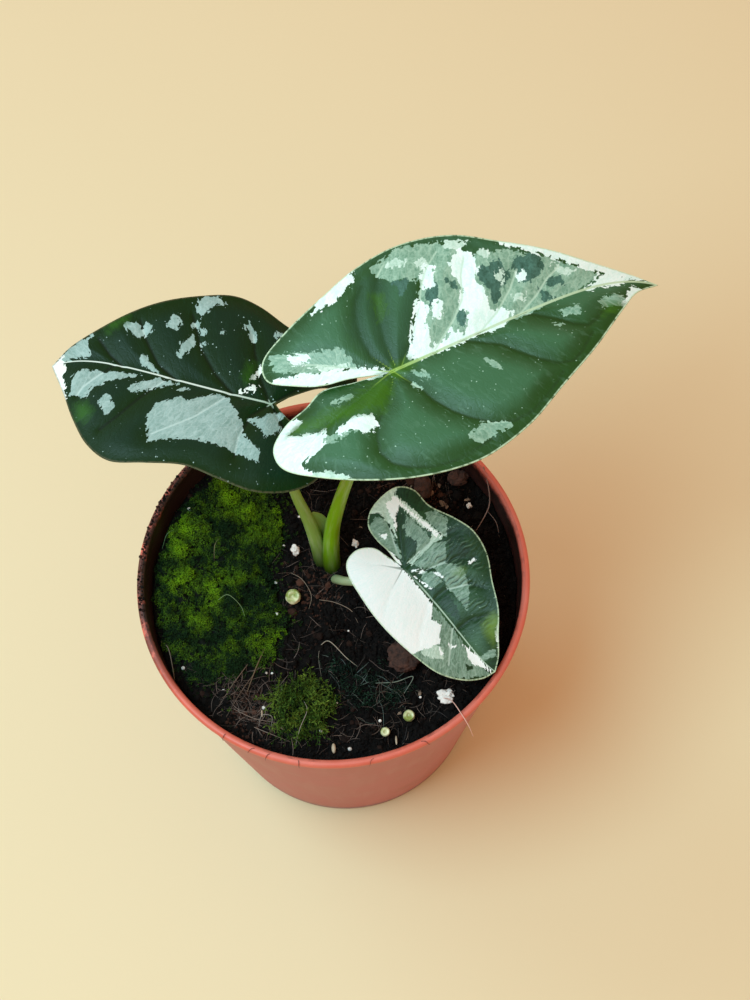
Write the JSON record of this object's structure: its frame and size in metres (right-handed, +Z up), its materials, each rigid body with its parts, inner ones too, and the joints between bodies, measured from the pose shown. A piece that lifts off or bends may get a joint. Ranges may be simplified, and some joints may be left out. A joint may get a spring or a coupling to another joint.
{
  "type": "potted frydek alocasia",
  "caption": "Young potted alocasia: variegated arrow-shaped leaves on slim stems, growing from mossy soil in a tapered round plastic nursery pot that stands free.",
  "frame": {"origin": "centre of the pot's foot, on the surface the pot stands on", "axes": "+Z up, +X to the right and +Y away from the viewer, as in the picture"},
  "size_m": [0.1435, 0.1033, 0.1688],
  "materials": {
    "pot_plastic": "terracotta-coloured moulded plastic, dusty body and brighter rim",
    "peat": "damp black-brown peat crumb with fibres",
    "moss": "low living moss, bright to dark green",
    "root": "brown corm with pale roots",
    "stem_green": "smooth fleshy stem, waxy, lime green",
    "stem_pale": "smooth fleshy stem, pale green-white",
    "leaf_green": "velvety green leaf with white and silver-green patches",
    "leaf_dark": "velvety blackish-green leaf with silver patches and a white midrib",
    "leaf_half_white": "velvety leaf, one half white and the other silver and dark green",
    "bark": "rough dry bark",
    "perlite": "white expanded mineral grain",
    "feed_bead": "pale yellow-green coated bead"
  },
  "bodies": {
    "root": {"pot": "pot_plastic", "soil": "peat", "moss_mat": "moss", "moss_tuft": "moss", "rootstock": "root", "petiole_a": "stem_green", "petiole_b": "stem_green", "petiole_c": "stem_pale", "blade_a": "leaf_green", "blade_b": "leaf_dark", "blade_c": "leaf_half_white", "bark_chip_1": "bark", "bark_chip_2": "bark", "bark_chip_3": "bark", "perlite_1": "perlite", "perlite_2": "perlite", "perlite_3": "perlite", "perlite_4": "perlite", "feed_bead_1": "feed_bead", "feed_bead_2": "feed_bead", "feed_bead_3": "feed_bead"}
  },
  "joints": []
}
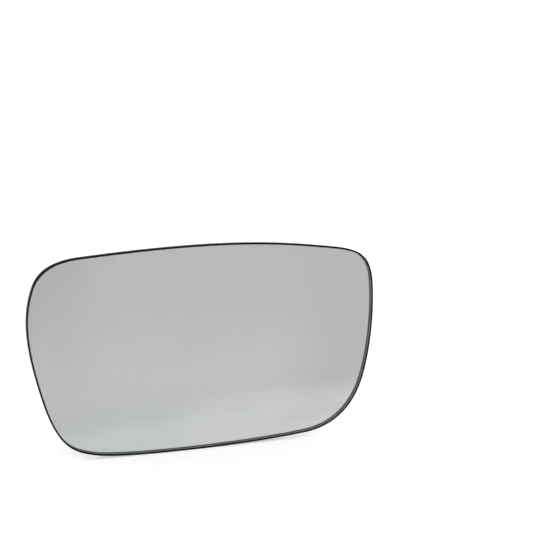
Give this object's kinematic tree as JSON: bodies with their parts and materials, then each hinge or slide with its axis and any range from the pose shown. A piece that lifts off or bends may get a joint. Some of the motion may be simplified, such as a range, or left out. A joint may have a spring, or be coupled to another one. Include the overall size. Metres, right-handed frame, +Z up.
{
  "type": "car door mirror glass",
  "caption": "Handed car door mirror glass with softly rounded corners in a thin dark lip, on a moulded backing plate with a round ring of snap clips.",
  "frame": {"origin": "centre of the clip ring on the back, level with the middle of the clips' gripping faces", "axes": "+Z up as fitted on the car, the glass faces -Y, +Y along the ring's axis towards the mirror's adjuster, +X to the right as one looks at the glass"},
  "size_m": [0.177, 0.0133, 0.1],
  "materials": {
    "mirror_glass": "polished silvered glass with a ground edge",
    "heater_foil": "silvery printed film",
    "backing_plate": "fine satin moulded plastic"
  },
  "bodies": {
    "root": {"mirror_glass": "mirror_glass", "heater_foil": "heater_foil", "backing_plate": "backing_plate"}
  },
  "joints": []
}
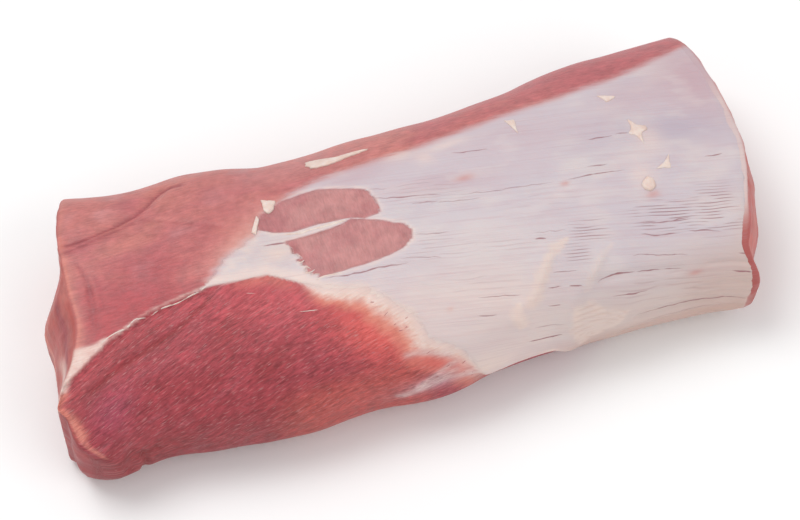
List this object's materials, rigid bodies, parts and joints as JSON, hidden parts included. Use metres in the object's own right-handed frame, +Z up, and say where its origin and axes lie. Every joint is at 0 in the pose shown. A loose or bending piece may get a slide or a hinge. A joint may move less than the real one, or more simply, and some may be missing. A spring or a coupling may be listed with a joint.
{
  "type": "boneless pork loin",
  "caption": "Raw boneless pork loin with its silverskin on, cut straight across at both ends and lying on its flat underside.",
  "frame": {"origin": "middle of the box around the loin, on the plane that it rests on", "axes": "+X along the loin from the end with the deep muscle to the end with the silverskin, +Y across it to the far side, +Z up"},
  "size_m": [0.315, 0.1308, 0.0662],
  "materials": {
    "raw_pork": "moist raw lean pork with pearly silverskin and cream fat"
  },
  "bodies": {
    "root": {"pork_loin": "raw_pork"}
  },
  "joints": []
}
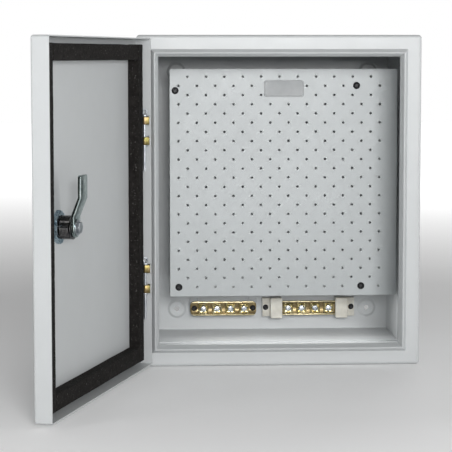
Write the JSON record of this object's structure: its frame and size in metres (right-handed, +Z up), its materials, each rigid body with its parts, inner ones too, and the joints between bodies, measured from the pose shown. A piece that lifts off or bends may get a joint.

◆ ◆ ◆ ◆ ◆

*DIRECTIVE*.
Using the data above, repeat every line exactly.

*FULL OUTPUT*.
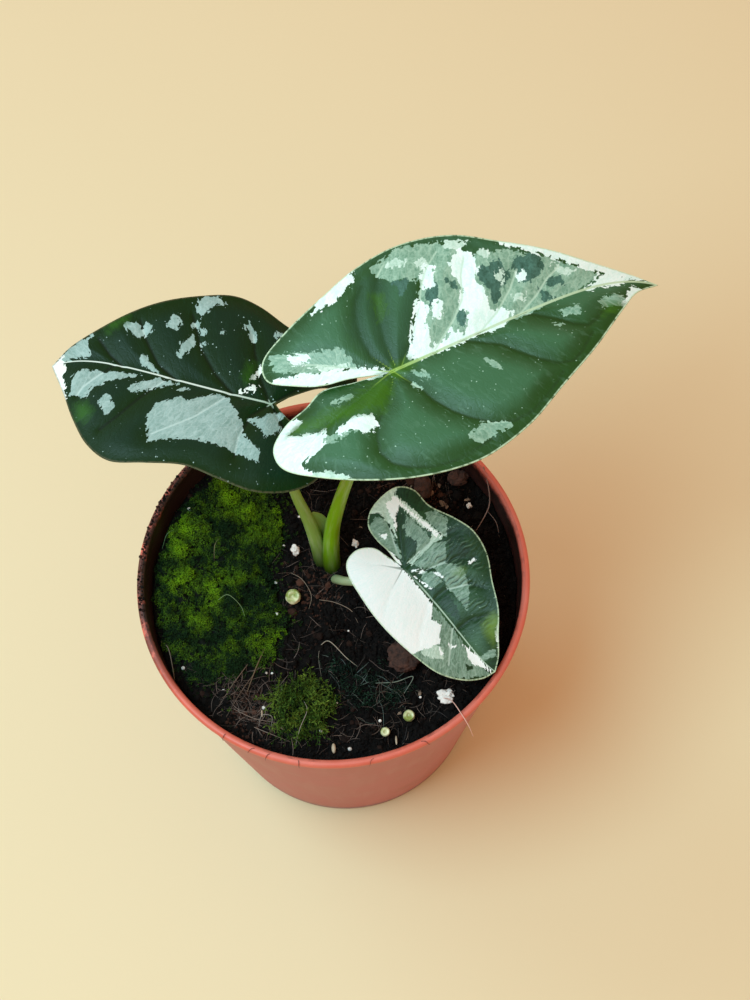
Write the JSON record of this object's structure: its frame and size in metres (right-handed, +Z up), its materials, each rigid body with its parts, inner ones too, and the joints between bodies, measured from the pose shown. A piece that lifts off or bends may get a joint. Ranges may be simplified, and some joints may be left out. A joint may get a spring or a coupling to another joint.
{
  "type": "potted frydek alocasia",
  "caption": "Young potted alocasia: variegated arrow-shaped leaves on slim stems, growing from mossy soil in a tapered round plastic nursery pot that stands free.",
  "frame": {"origin": "centre of the pot's foot, on the surface the pot stands on", "axes": "+Z up, +X to the right and +Y away from the viewer, as in the picture"},
  "size_m": [0.1435, 0.1033, 0.1688],
  "materials": {
    "pot_plastic": "terracotta-coloured moulded plastic, dusty body and brighter rim",
    "peat": "damp black-brown peat crumb with fibres",
    "moss": "low living moss, bright to dark green",
    "root": "brown corm with pale roots",
    "stem_green": "smooth fleshy stem, waxy, lime green",
    "stem_pale": "smooth fleshy stem, pale green-white",
    "leaf_green": "velvety green leaf with white and silver-green patches",
    "leaf_dark": "velvety blackish-green leaf with silver patches and a white midrib",
    "leaf_half_white": "velvety leaf, one half white and the other silver and dark green",
    "bark": "rough dry bark",
    "perlite": "white expanded mineral grain",
    "feed_bead": "pale yellow-green coated bead"
  },
  "bodies": {
    "root": {"pot": "pot_plastic", "soil": "peat", "moss_mat": "moss", "moss_tuft": "moss", "rootstock": "root", "petiole_a": "stem_green", "petiole_b": "stem_green", "petiole_c": "stem_pale", "blade_a": "leaf_green", "blade_b": "leaf_dark", "blade_c": "leaf_half_white", "bark_chip_1": "bark", "bark_chip_2": "bark", "bark_chip_3": "bark", "perlite_1": "perlite", "perlite_2": "perlite", "perlite_3": "perlite", "perlite_4": "perlite", "feed_bead_1": "feed_bead", "feed_bead_2": "feed_bead", "feed_bead_3": "feed_bead"}
  },
  "joints": []
}
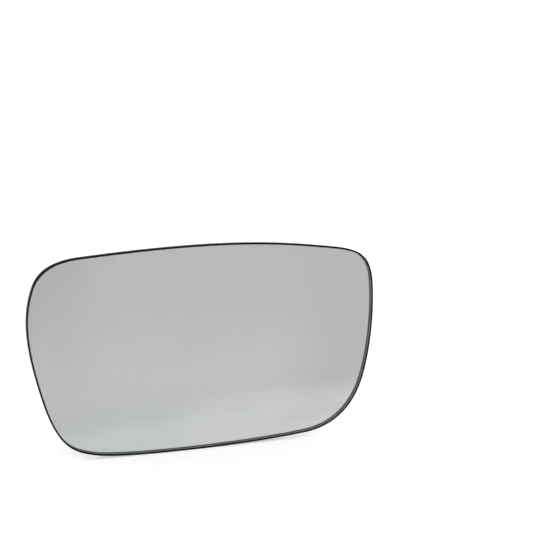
Give this object's kinematic tree as JSON: bodies with their parts and materials, then each hinge or slide with its axis and any range from the pose shown. A piece that lifts off or bends may get a joint. Some of the motion may be simplified, such as a range, or left out. A joint may have a spring, or be coupled to another one. Include the overall size. Metres, right-handed frame, +Z up.
{
  "type": "car door mirror glass",
  "caption": "Handed car door mirror glass with softly rounded corners in a thin dark lip, on a moulded backing plate with a round ring of snap clips.",
  "frame": {"origin": "centre of the clip ring on the back, level with the middle of the clips' gripping faces", "axes": "+Z up as fitted on the car, the glass faces -Y, +Y along the ring's axis towards the mirror's adjuster, +X to the right as one looks at the glass"},
  "size_m": [0.177, 0.0133, 0.1],
  "materials": {
    "mirror_glass": "polished silvered glass with a ground edge",
    "heater_foil": "silvery printed film",
    "backing_plate": "fine satin moulded plastic"
  },
  "bodies": {
    "root": {"mirror_glass": "mirror_glass", "heater_foil": "heater_foil", "backing_plate": "backing_plate"}
  },
  "joints": []
}
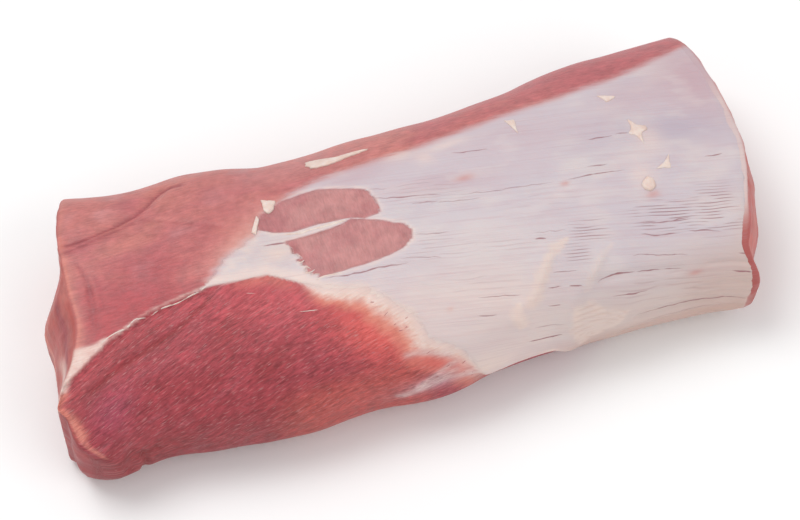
List this object's materials, rigid bodies, parts and joints as JSON, hidden parts included. Use metres in the object's own right-handed frame, +Z up, and say where its origin and axes lie. Every joint is at 0 in the pose shown. A loose or bending piece may get a slide or a hinge. A joint may move less than the real one, or more simply, and some may be missing. A spring or a coupling may be listed with a joint.
{
  "type": "boneless pork loin",
  "caption": "Raw boneless pork loin with its silverskin on, cut straight across at both ends and lying on its flat underside.",
  "frame": {"origin": "middle of the box around the loin, on the plane that it rests on", "axes": "+X along the loin from the end with the deep muscle to the end with the silverskin, +Y across it to the far side, +Z up"},
  "size_m": [0.315, 0.1308, 0.0662],
  "materials": {
    "raw_pork": "moist raw lean pork with pearly silverskin and cream fat"
  },
  "bodies": {
    "root": {"pork_loin": "raw_pork"}
  },
  "joints": []
}
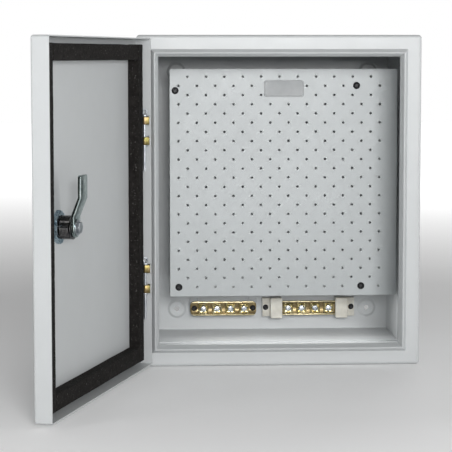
Write the JSON record of this object's structure: its frame and size in metres (right-handed, +Z up), its materials, each rigid body with its parts, inner ones too, and the joints between bodies, measured from the pose shown. A piece that lifts off or bends may get a joint.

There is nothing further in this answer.